## Task to complete
Pick every line from the data that holds the word "True".

## Data lines
:::::
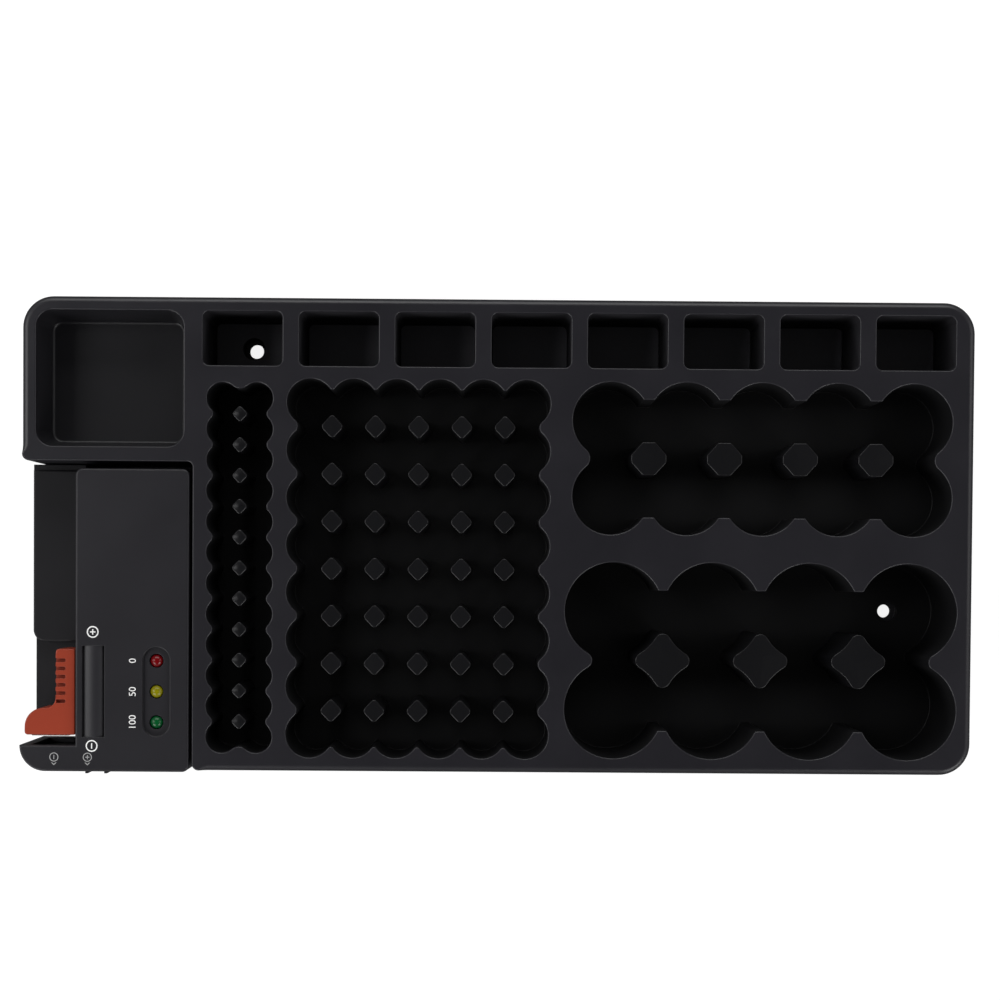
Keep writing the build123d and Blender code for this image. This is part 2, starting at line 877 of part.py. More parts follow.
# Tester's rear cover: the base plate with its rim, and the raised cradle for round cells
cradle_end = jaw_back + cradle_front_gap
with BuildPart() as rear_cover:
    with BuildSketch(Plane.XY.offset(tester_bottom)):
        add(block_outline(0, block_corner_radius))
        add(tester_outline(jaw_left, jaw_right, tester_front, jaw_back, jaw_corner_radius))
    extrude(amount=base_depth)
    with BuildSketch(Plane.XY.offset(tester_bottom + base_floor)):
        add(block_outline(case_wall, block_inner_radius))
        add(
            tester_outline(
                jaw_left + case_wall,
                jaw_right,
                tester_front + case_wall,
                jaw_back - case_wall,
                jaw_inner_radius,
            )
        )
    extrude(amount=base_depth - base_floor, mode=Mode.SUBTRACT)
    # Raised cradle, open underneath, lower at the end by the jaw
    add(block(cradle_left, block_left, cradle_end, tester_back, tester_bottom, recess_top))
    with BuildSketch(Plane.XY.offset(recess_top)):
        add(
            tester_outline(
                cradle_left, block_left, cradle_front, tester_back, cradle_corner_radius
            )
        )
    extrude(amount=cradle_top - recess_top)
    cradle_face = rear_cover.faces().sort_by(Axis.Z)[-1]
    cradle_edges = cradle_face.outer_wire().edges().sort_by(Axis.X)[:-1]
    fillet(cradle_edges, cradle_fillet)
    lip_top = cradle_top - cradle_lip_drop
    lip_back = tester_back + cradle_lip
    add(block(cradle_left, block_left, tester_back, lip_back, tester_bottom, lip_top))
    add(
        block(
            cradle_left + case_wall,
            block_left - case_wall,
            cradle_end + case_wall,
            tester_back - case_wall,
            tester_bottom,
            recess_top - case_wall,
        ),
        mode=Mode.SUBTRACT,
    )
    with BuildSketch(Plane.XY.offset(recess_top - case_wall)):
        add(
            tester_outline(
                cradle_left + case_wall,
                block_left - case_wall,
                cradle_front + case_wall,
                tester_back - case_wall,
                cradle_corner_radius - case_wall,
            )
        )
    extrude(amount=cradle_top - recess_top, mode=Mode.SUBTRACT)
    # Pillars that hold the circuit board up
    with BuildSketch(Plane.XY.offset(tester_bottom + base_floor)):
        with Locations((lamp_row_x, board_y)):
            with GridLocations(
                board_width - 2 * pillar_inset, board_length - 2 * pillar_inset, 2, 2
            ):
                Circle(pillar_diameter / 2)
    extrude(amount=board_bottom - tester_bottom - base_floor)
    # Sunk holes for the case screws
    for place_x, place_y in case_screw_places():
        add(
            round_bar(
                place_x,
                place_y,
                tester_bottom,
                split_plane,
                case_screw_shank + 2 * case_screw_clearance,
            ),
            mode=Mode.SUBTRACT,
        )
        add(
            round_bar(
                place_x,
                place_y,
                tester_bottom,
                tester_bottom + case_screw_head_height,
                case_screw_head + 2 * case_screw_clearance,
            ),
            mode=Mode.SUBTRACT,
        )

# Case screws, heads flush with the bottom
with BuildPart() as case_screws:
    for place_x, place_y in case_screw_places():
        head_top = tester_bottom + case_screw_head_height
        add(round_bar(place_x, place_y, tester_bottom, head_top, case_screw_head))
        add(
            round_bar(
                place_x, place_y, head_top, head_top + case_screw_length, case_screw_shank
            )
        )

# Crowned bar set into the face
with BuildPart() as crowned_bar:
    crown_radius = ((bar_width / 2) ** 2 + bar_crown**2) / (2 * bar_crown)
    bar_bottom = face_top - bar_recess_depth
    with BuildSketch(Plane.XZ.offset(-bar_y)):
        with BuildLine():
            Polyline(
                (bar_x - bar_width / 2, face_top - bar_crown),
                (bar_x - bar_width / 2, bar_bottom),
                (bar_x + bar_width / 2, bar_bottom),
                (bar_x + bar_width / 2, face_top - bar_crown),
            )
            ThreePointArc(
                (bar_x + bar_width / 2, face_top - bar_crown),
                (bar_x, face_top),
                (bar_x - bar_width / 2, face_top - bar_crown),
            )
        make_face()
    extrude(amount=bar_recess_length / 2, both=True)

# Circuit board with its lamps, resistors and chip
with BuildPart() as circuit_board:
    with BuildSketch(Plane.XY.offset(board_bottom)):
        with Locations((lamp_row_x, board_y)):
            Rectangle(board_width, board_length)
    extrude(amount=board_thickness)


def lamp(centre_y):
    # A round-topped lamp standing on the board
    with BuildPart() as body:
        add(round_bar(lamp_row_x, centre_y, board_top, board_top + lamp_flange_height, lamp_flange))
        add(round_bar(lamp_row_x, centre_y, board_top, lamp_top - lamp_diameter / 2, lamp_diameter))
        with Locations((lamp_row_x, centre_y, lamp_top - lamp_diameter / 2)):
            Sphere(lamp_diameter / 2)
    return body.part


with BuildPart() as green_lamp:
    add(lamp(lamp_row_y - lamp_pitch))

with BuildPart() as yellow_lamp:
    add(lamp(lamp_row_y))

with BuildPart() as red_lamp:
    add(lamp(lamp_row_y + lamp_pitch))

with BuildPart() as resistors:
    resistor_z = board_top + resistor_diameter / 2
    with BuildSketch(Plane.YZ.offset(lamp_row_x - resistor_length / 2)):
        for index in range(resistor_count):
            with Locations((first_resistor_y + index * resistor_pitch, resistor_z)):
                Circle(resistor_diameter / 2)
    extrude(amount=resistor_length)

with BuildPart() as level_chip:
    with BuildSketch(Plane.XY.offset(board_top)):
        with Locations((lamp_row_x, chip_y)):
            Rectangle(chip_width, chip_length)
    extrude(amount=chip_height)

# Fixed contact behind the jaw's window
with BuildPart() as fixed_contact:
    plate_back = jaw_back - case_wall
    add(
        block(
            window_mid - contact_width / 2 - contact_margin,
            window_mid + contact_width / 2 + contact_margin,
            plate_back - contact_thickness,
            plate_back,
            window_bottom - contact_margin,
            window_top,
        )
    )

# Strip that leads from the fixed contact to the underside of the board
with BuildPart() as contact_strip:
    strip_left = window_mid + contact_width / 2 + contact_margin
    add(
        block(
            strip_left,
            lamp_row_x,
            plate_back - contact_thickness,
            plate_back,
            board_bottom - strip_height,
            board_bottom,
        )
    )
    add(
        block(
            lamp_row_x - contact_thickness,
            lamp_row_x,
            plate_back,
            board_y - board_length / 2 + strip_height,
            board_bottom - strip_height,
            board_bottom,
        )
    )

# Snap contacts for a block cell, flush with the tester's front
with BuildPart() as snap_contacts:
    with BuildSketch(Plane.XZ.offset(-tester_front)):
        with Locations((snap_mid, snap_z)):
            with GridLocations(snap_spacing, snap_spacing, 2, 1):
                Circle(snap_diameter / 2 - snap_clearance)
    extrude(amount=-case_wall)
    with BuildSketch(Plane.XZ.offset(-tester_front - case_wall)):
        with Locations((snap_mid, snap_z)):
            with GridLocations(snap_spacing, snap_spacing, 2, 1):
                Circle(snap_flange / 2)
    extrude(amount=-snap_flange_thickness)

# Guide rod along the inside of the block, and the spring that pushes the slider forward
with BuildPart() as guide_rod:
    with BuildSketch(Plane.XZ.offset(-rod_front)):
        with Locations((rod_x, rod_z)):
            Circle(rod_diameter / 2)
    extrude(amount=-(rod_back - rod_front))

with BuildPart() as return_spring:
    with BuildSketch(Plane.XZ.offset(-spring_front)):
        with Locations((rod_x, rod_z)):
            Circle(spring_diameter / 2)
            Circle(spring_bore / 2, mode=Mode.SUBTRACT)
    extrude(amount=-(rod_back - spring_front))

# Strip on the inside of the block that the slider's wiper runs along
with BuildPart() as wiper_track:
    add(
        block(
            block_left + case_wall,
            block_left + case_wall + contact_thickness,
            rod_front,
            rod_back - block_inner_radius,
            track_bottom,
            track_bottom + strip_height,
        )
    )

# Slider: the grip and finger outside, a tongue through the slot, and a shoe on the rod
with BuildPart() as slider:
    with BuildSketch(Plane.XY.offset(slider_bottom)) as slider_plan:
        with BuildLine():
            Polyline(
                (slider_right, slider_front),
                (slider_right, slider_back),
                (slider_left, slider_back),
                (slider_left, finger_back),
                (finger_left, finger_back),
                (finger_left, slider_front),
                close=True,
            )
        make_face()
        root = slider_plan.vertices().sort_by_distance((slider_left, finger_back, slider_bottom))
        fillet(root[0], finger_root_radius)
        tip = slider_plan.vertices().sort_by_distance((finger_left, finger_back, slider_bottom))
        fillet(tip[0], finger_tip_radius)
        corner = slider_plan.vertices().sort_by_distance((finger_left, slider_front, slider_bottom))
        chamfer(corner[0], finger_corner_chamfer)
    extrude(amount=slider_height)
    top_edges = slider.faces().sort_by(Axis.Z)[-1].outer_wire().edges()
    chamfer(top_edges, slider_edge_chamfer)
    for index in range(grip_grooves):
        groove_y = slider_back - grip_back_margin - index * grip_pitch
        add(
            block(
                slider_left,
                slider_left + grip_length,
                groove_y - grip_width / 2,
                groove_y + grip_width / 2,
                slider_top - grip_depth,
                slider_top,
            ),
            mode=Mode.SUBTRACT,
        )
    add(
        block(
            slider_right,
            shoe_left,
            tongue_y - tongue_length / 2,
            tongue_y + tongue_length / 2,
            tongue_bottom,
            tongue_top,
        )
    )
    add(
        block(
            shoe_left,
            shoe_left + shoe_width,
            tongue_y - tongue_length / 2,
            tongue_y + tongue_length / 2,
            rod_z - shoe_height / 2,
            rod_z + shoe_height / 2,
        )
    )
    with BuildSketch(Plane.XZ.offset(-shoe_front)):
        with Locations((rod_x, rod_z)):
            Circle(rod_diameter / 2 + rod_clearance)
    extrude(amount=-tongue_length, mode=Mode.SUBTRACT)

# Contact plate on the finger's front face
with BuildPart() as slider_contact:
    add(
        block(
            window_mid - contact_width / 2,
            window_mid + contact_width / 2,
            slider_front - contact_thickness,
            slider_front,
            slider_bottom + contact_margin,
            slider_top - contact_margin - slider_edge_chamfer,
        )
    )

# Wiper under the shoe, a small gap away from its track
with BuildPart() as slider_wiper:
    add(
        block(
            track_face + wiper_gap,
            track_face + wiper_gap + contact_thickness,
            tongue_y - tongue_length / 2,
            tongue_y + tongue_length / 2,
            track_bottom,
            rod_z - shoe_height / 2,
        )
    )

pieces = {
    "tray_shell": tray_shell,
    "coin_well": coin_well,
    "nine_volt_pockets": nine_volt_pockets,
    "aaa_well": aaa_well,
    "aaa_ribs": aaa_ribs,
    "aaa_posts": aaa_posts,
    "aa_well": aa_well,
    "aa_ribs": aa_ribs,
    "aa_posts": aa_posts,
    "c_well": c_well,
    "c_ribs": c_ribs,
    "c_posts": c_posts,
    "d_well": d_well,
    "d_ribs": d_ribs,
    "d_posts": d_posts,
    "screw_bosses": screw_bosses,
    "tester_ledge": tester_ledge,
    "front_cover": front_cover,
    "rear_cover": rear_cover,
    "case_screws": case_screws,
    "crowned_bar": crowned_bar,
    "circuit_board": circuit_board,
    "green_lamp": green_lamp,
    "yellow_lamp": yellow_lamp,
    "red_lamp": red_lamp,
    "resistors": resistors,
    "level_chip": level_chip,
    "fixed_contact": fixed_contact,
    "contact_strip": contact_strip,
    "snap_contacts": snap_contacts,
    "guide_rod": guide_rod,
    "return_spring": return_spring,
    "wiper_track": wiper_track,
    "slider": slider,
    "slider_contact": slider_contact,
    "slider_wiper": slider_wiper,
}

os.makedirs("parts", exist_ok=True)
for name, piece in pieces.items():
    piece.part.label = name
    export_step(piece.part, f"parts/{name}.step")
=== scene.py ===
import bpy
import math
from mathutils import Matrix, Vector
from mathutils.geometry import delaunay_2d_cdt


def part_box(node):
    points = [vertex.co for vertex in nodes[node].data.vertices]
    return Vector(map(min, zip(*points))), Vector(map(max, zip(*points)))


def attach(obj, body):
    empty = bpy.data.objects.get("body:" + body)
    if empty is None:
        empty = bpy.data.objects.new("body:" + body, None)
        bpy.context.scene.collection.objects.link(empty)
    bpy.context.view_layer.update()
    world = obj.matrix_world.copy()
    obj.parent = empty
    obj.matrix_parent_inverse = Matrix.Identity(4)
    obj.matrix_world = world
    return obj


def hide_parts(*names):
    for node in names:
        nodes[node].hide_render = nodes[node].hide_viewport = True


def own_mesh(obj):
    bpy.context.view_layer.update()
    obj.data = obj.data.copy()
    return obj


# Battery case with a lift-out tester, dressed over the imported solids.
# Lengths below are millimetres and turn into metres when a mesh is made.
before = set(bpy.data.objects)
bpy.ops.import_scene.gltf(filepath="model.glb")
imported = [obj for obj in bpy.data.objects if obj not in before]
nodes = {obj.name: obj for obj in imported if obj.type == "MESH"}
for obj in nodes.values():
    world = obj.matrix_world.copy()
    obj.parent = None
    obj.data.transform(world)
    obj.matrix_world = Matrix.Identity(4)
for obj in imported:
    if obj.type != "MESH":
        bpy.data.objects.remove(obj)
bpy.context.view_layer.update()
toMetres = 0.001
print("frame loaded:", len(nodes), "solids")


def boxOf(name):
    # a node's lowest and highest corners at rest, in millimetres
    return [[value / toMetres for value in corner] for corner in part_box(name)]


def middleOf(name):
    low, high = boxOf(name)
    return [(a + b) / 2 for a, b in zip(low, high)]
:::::
## Correct output
    extrude(amount=bar_recess_length / 2, both=True)
                close=True,
os.makedirs("parts", exist_ok=True)
        nodes[node].hide_render = nodes[node].hide_viewport = True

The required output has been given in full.